Tax increases will blunt recovery, says Economist Intelligence Unit
Tight fiscal conditions will constrain Bermuda's public investment and tax increases will blunt a recovery in consumer demand, investment and growth.
Those were the findings of an economic overview on the Island by the Economist Intelligence Unit (EUI), which revealed that public debt levels were expected to rise after a poor revenue performance over the 2009/10 fiscal year, while a mild recovery in inflows from services would result in a widening of the current-account surplus to 18.7 percent of GDP in 2010.
The report also said that relations between Bermuda and its most important economic partner, the US, could deteriorate sharply if US President Barack Obama's administration introduces new tax policies clamping down on US companies' use of offshore financial centres.
In addition, it reported that company defections from the Island to other low-tax domiciles had gathered pace last year, undermining the country's pre-eminence in the re/insurance industry at a time when investment business sector was under pressure globally. Without policy changes to maintain Bermuda's attractiveness to international business, this trend was set to continue in 2010/11, albeit at a slower pace, the report disclosed.
"Relations between Bermuda and its most important economic partner, the US, are being bolstered by continued efforts to sign international tax treaties, although relations with the administration of the President, Barack Obama, could deteriorate sharply if the US government adopts tax reforms that prevent the use of offshore tax domiciles by US companies," the report read.
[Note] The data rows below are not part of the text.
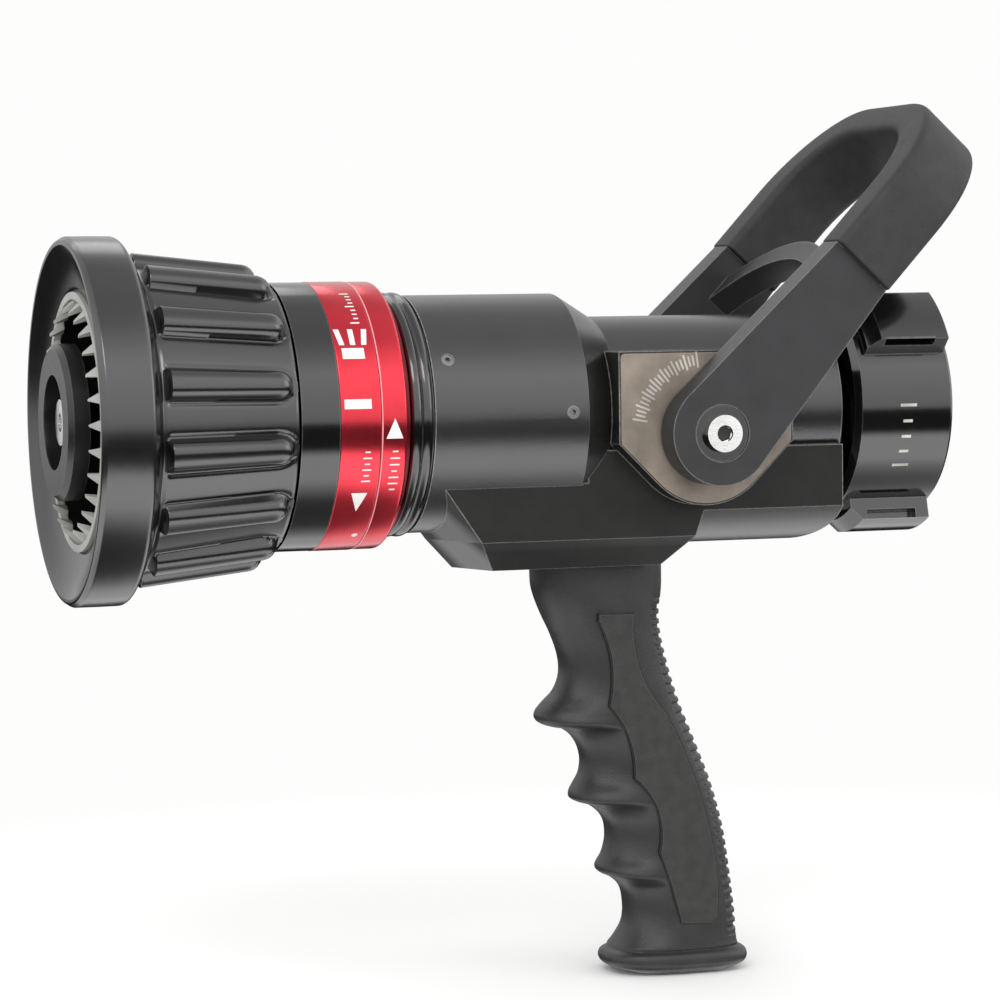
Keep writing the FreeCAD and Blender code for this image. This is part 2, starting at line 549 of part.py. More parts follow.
def panel_outline(grow):
    """Side panel of the grip, scalloped along its front edge."""
    g = grow
    return [(-105.4 - g, -59.2 + g), (-94.6 + g, -59.4 + g), (-93.2 + g, -75, -85.2 + g, -88.6),
            (-76, -109, -70.4 + g, -130), (-69.2 + g, -141, -69.6 + g, -150), (-71.4, -151.6 - g),
            (-80.6, -151.2 - g), (-83.6 - g, -140, -87 - g, -130), (-87.4 - g, -118, -94.6 - g, -107.6),
            (-95.6 - g, -98, -102.2 - g, -86), (-101.6 - g, -72, -105.4 - g, -61)]


make_valve_body()
make_body_trim()
make_valve_internals()
make_ball_and_stems()
make_bail()
make_barrel()
make_flow_group()
make_baffle()
make_pattern_group()
make_teeth()
make_swivel()
make_grip()

doc.recompute()
for obj in doc.Objects:
    if "Invalid" in obj.State or "Error" in obj.State:
        raise RuntimeError("not computed: " + obj.Label)
for obj in NODES:
    if obj.Shape.isNull() or not obj.Shape.isValid() or len(obj.Shape.Solids) != 1:
        raise RuntimeError("bad solid: %s (%d solids)" % (obj.Label, len(obj.Shape.Solids)))
    obj.Shape.exportStep("parts/%s.step" % obj.Label)
print(len(NODES), "nodes written")
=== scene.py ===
import bpy, bmesh, math
from mathutils import Matrix, Vector


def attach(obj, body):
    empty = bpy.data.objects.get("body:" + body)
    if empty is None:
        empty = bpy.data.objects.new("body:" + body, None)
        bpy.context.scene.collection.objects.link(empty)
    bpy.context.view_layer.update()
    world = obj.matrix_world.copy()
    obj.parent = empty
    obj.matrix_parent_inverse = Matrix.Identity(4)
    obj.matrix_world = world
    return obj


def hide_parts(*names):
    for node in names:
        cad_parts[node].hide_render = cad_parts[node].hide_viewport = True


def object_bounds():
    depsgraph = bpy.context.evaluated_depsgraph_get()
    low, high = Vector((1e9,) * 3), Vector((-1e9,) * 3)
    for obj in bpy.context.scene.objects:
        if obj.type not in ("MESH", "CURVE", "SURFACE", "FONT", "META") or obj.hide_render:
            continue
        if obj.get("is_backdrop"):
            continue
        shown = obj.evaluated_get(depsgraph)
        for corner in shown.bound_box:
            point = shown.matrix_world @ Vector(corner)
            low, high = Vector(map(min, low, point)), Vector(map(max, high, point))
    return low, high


# Looks for the fire hose nozzle.  The flow axis is X with the stream towards -X, and +Z is up.
# Shapes are written in millimetres and angles in degrees, and MM turns them into the frame's metres.
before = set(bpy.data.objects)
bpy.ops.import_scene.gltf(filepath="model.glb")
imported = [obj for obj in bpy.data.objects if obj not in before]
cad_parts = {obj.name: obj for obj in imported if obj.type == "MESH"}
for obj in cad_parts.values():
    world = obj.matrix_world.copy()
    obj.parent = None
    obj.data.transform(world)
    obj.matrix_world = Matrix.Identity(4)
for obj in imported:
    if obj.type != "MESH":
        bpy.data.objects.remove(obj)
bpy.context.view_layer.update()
MM = 0.001
PIVOT_X, PIVOT_Z = -79.1, -6.0
PIVOT = Vector((PIVOT_X, 0, PIVOT_Z)) * MM
SIDES = (("near", -1), ("far", 1))


# ------------------------------------------------------------------ materials
GRAIN_DEPTH = 0.0003
EDGE_REACH = 0.0007
FINE_GRAIN = 2600.0
CAST_ROUGH, CAST_SPECULAR = 0.25, 0.95
SANDY_ROUGH, SANDY_SPECULAR = 0.50, 0.28


def add_node(tree, kind, inputs=None, **options):
    """Adds a shader node, with its options set and values in its named inputs."""
    made = tree.nodes.new("ShaderNode" + kind)
    for option, value in options.items():
        setattr(made, option, value)
    for socket, value in (inputs or {}).items():
        made.inputs[socket].default_value = value
    return made


def start_material(name):
    mat = bpy.data.materials.new(name)
    mat.use_nodes = True
    return mat, mat.node_tree, mat.node_tree.nodes["Principled BSDF"]


def edge_wear_and_highlight(tree, base, grain, wear_and_highlight, wear_and_highlight_colour):
    """Mixes a pale colour over the base colour along sharp edges, broken up by the grain: partly wear, partly a painted
    highlight standing in for the light caught by rounded edges.
    """
    link = tree.links.new
    facing = add_node(tree, "NewGeometry")
    turned = add_node(tree, "Bevel", {"Radius": EDGE_REACH}, samples=6)
    flat = add_node(tree, "VectorMath", operation="DOT_PRODUCT")
    link(turned.outputs["Normal"], flat.inputs[0])
    link(facing.outputs["Normal"], flat.inputs[1])
    edge = add_node(tree, "MapRange", {"From Min": 0.97, "From Max": 0.86, "To Max": 1.6})
    link(flat.outputs["Value"], edge.inputs["Value"])
    wear_and_highlight_mask = add_node(tree, "Math", operation="MULTIPLY")
    link(edge.outputs["Result"], wear_and_highlight_mask.inputs[0])
    link(grain.outputs["Fac"], wear_and_highlight_mask.inputs[1])
    amount = add_node(tree, "Math", {1: wear_and_highlight}, operation="MULTIPLY")
    link(wear_and_highlight_mask.outputs[0], amount.inputs[0])
    mix = add_node(tree, "Mix", data_type="RGBA")
    mix.inputs["B"].default_value = (*wear_and_highlight_colour, 1)
    link(amount.outputs[0], mix.inputs["Factor"])
    link(base, mix.inputs["A"])
    return mix.outputs["Result"]


def material(name, colour, rough, metal=0.0, grain=600.0, bump=0.15, vary=0.06, wear_and_highlight=0.0,
             wear_and_highlight_colour=(0.2, 0.2, 0.2), specular=0.5):
    """Moulded, cast or anodised surface: grain bump, roughness and colour variation, pale edges that are partly wear
    and partly painted highlight.
    """
    mat, tree, shader = start_material(name)
    link = tree.links.new
    shader.inputs["Metallic"].default_value = metal
    shader.inputs["Specular IOR Level"].default_value = specular
    coord = add_node(tree, "TexCoord")
    broad = add_node(tree, "TexNoise", {"Scale": grain * 0.12, "Detail": 5})
    small = add_node(tree, "TexNoise", {"Scale": grain, "Detail": 6})
    tiny = add_node(tree, "TexNoise", {"Scale": FINE_GRAIN})
    for noise in (broad, small, tiny):
        link(coord.outputs["Object"], noise.inputs["Vector"])
    tone = add_node(tree, "ValToRGB")
    dark, light = tone.color_ramp.elements
    dark.position, light.position = 0.3, 0.7
    dark.color = (*[c * (1 - vary * 2) for c in colour], 1)
    light.color = (*[min(1, c * (1 + vary * 2)) for c in colour], 1)
    link(broad.outputs["Fac"], tone.inputs["Fac"])
    base = tone.outputs["Color"]
    # pale edges: partly wear, partly a painted highlight along the sharp edges
    if wear_and_highlight:
        base = edge_wear_and_highlight(tree, base, small, wear_and_highlight, wear_and_highlight_colour)
    link(base, shader.inputs["Base Color"])
    gloss = add_node(tree, "MapRange", {"To Min": rough * 0.85, "To Max": rough * 1.2})
    link(small.outputs["Fac"], gloss.inputs["Value"])
    link(gloss.outputs["Result"], shader.inputs["Roughness"])
    if bump:
        both = add_node(tree, "Math", operation="ADD")
        link(small.outputs["Fac"], both.inputs[0])
        link(tiny.outputs["Fac"], both.inputs[1])
        relief = add_node(tree, "Bump", {"Strength": bump, "Distance": GRAIN_DEPTH})
        link(both.outputs[0], relief.inputs["Height"])
        link(relief.outputs["Normal"], shader.inputs["Normal"])
    return mat


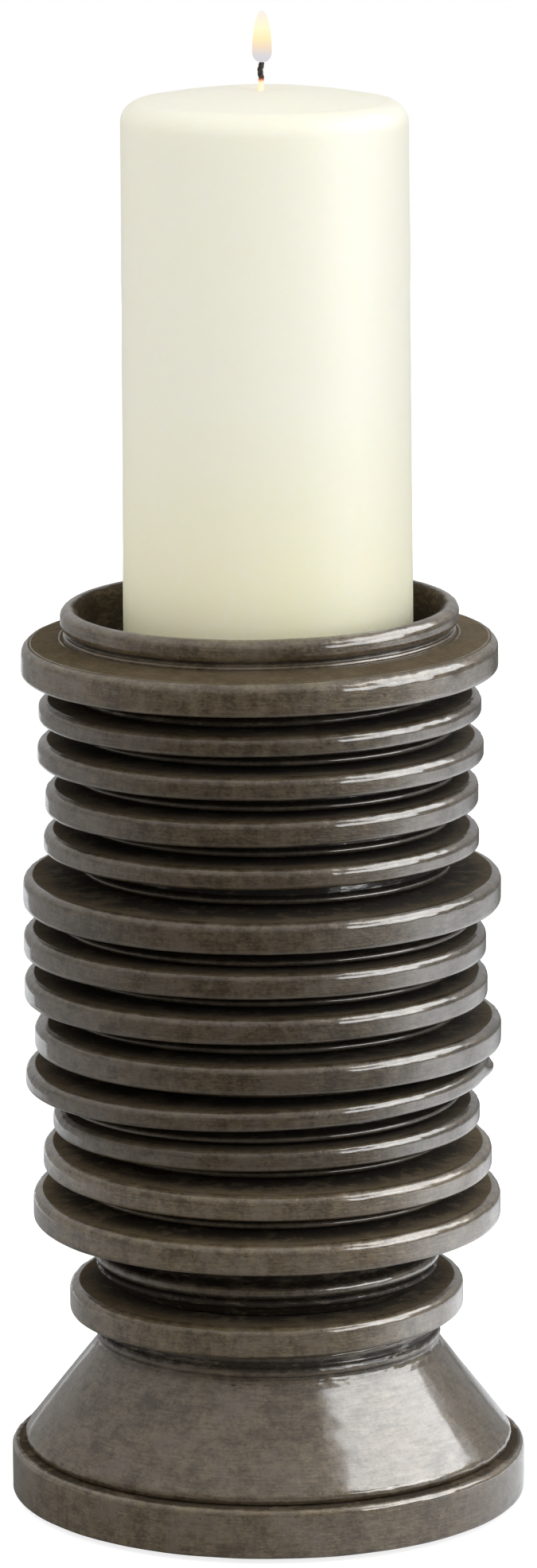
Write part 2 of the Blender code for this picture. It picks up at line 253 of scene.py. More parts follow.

"Mr. Obama is opposed to the use of offshore jurisdictions (such as Bermuda) by US companies to avoid paying domestic taxes on overseas earnings and has promised to clamp down on the practice.
"Relations with the US will also continue to be guided by efforts to improve the supervision of financial services companies, in order to prevent the Island from being used for transactions connected to the illegal drugs trade, money-laundering or terrorism."
The EIU's report said that financial restraints would prevent Government from expanding capital spending during a period of weak economic growth and public debt would climb in order to meet inflexible spending commitments on health care, justice reforms and improved policing.
"Following an economic contraction estimated at 2.5 percent of GDP in 2009, the Economist Intelligence Unit expects only a weak recovery in 2010/11 as both the tourism and international business sectors continue to be affected by weak demand in the US," it said.
"Tax increases announced in the 2010/11 budget will counteract fiscal revenue growth weakness, but a precautionary raising of the public debt ceiling also reflects the fact that revenues may undershoot targets over 2010/11."
The report said that while Government would continue to seek to lure international financial services providers, particularly insurance companies, which are crucial to economic growth, the success of such an approach was uncertain, given the growing competition from other offshore jurisdictions. In light of this, the number of companies leaving the Island to set up in more favourable domiciles had increased during 2009 and was due to carry on during this and next year.
Meanwhile a rebound in the US economy this year would boost demand, allowing Bermuda's economy to return to positive growth after a contraction of 2.5 percent in 2009, according to the report. However, the expectation of a renewed weakening in US growth, which it expects to slow sharply to 1.6 percent in 2011, would act as a further drag on the Island's growth prospects.
"Our forecast foresees real GDP growth in Bermuda of two percent in 2010 and 1.5 percent in 2011," said the report.
"Risks to Bermuda's short-term forecast appear weighted to the upside, should improvements in risk appetite and global markets consolidate and extend through 2010, lifting international business activity more than we currently expect.
"Domestic demand may also prove more robust than forecast, owing to the demand resilience offered by Bermuda's proportion of high-income earners.
"The dominance and strength of the financial services sector, particularly insurance, make Bermuda's external accounts highly vulnerable to any shift in the perceived stability of Bermuda's tax regime towards foreign companies and especially US-based companies.
"Risk aversion is abating but access to finance could become more costly if revenue remains depressed and spending cuts fail to curb the fiscal deficit as forecast."